Reality Check: Which EU countries contribute most to UK population?
The claim: Former Prime Minister Gordon Brown says 500,000 Irish people live in the UK.
Reality Check verdict: 331,000 Irish people live in Britain, according to the most recent ONS statistics.
On Monday, former Prime Minister Gordon Brown said on BBC Radio 4's Today programme that half a million of the EU citizens in Britain were Irish.
He said that illegal immigration was the "real problem" and it was important that EU migration figures were not taken "out of proportion and out of perspective".
The UK has a population of 63.7 million, of which 5.3 million (8%) are non-British, and just over half of those - 2.9 million (5%) - are from Europe.
But which EU countries have the most citizens living in the UK?
We looked into this by checking the latest Office for National Statistics (ONS) figures, collected between January and December 2014 in its Population of the United Kingdom by Country of Birth and Nationality report.

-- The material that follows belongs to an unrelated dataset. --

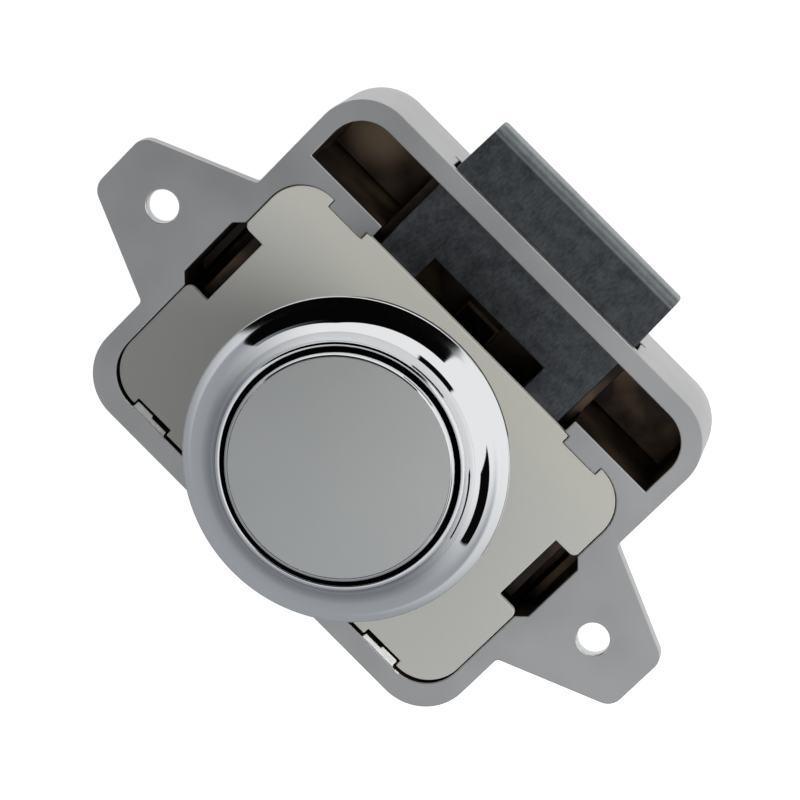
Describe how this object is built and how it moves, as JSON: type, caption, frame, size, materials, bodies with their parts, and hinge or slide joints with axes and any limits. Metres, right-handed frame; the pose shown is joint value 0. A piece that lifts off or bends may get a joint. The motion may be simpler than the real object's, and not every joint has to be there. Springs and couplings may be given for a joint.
{
  "type": "pushbutton latch",
  "caption": "Push-button furniture latch: cast case with two screw ears, sprung bolt, threaded tube through the door and a chrome rosette with a knob that pops out to open.",
  "frame": {"origin": "midway between the two ear holes, on the face that is screwed to the door; the knob's axis passes through it", "axes": "+X along the line of the ear holes, +Y the way the bolt shoots, +Z from the door to the knob"},
  "size_m": [0.08, 0.054, 0.0378],
  "materials": {
    "case_chrome": "chromed zinc casting with a soft satin face",
    "polished_chrome": "mirror chrome on zinc",
    "satin_chrome": "satin chrome, very finely blasted",
    "bolt_zinc": "grey passivated zinc, grainy, worn lighter along its edges",
    "nylon": "natural white nylon, slightly translucent",
    "carriage_plastic": "moulded acetal",
    "spring_steel": "drawn spring wire and strip",
    "turned_steel": "turned, zinc plated",
    "yellow_zinc": "pale yellow passivated nut",
    "gasket_rubber": "flat black rubber"
  },
  "bodies": {
    "lock_body": {"lock_case": "case_chrome", "carrier_plate": "nylon", "rosette": "polished_chrome", "rosette_gasket": "gasket_rubber", "bolt_spring_left": "spring_steel", "bolt_spring_right": "spring_steel", "spring_pin_left": "turned_steel", "spring_pin_right": "turned_steel", "knob_spring": "spring_steel", "spring_washer": "turned_steel", "cam_wire": "spring_steel", "wire_leaf": "spring_steel", "leaf_screw": "turned_steel"},
    "knob": {"knob_shell": "polished_chrome", "knob_face": "satin_chrome", "knob_stem": "turned_steel", "stem_nut": "yellow_zinc", "cam_carriage": "carriage_plastic", "carriage_pin": "turned_steel"},
    "bolt": {"latch_bolt": "bolt_zinc"}
  },
  "joints": [
    {"name": "button_slide", "type": "slide", "parent": "lock_body", "child": "knob", "axis": [0, 0, 1], "range_m": [-0.0008, 0.007], "deforming": ["knob_spring"]},
    {"name": "bolt_slide", "type": "slide", "parent": "lock_body", "child": "bolt", "axis": [0, 1, 0], "range_m": [-0.007, 0.0008], "deforming": ["bolt_spring_left", "bolt_spring_right"]}
  ],
  "couplings": [
    {"joint": "bolt_slide", "follows": "button_slide", "ratio": -1}
  ]
}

They tell us that Polish nationals represent the largest group of EU nationals living in the UK overall, with 853,000 living in the UK.
The Irish were the second largest group, with 331,000 residing here. Romanian and Portuguese nationals are in joint third place, with 175,000 people from each country living in Britain.
These figures include only those who live in the UK long term: what the ONS calls the "usual resident population".
To count, people have to be living here for 12 months or more.
Those visiting for less than a year - for example those studying in the UK on a short course - would not be included.
In its report, the ONS defined nationality as "that stated by the respondent during the interview".
Italy, Spain and Greece - countries affected by the Eurozone crisis and high levels of unemployment - had 170,000, 131,000 and 54,000 respectively.
Polish citizens are also the largest group of foreign nationals living in the UK overall.